** BEGIN **

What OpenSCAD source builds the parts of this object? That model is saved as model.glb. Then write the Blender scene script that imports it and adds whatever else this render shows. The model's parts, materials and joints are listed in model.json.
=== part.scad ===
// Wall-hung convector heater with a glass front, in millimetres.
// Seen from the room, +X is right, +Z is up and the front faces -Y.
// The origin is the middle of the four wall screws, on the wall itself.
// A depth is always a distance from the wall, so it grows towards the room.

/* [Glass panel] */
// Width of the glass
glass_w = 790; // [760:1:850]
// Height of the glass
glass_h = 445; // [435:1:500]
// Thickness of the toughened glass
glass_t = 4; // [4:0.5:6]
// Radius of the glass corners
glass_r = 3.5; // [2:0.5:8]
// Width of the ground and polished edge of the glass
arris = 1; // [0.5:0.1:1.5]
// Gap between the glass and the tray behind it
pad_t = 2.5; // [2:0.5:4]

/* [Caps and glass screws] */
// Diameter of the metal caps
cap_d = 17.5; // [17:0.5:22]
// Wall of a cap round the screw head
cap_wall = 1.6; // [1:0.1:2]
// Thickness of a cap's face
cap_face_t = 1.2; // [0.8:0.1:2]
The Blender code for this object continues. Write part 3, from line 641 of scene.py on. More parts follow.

** END **

REQUIREMENTS
Transcribe the material above in its entirety. Match it exactly.

TASK RESPONSE
What OpenSCAD source builds the parts of this object? That model is saved as model.glb. Then write the Blender scene script that imports it and adds whatever else this render shows. The model's parts, materials and joints are listed in model.json.
=== part.scad ===
// Wall-hung convector heater with a glass front, in millimetres.
// Seen from the room, +X is right, +Z is up and the front faces -Y.
// The origin is the middle of the four wall screws, on the wall itself.
// A depth is always a distance from the wall, so it grows towards the room.

/* [Glass panel] */
// Width of the glass
glass_w = 790; // [760:1:850]
// Height of the glass
glass_h = 445; // [435:1:500]
// Thickness of the toughened glass
glass_t = 4; // [4:0.5:6]
// Radius of the glass corners
glass_r = 3.5; // [2:0.5:8]
// Width of the ground and polished edge of the glass
arris = 1; // [0.5:0.1:1.5]
// Gap between the glass and the tray behind it
pad_t = 2.5; // [2:0.5:4]

/* [Caps and glass screws] */
// Diameter of the metal caps
cap_d = 17.5; // [17:0.5:22]
// Wall of a cap round the screw head
cap_wall = 1.6; // [1:0.1:2]
// Thickness of a cap's face
cap_face_t = 1.2; // [0.8:0.1:2]
The Blender code for this object continues. Write part 3, from line 641 of scene.py on. More parts follow.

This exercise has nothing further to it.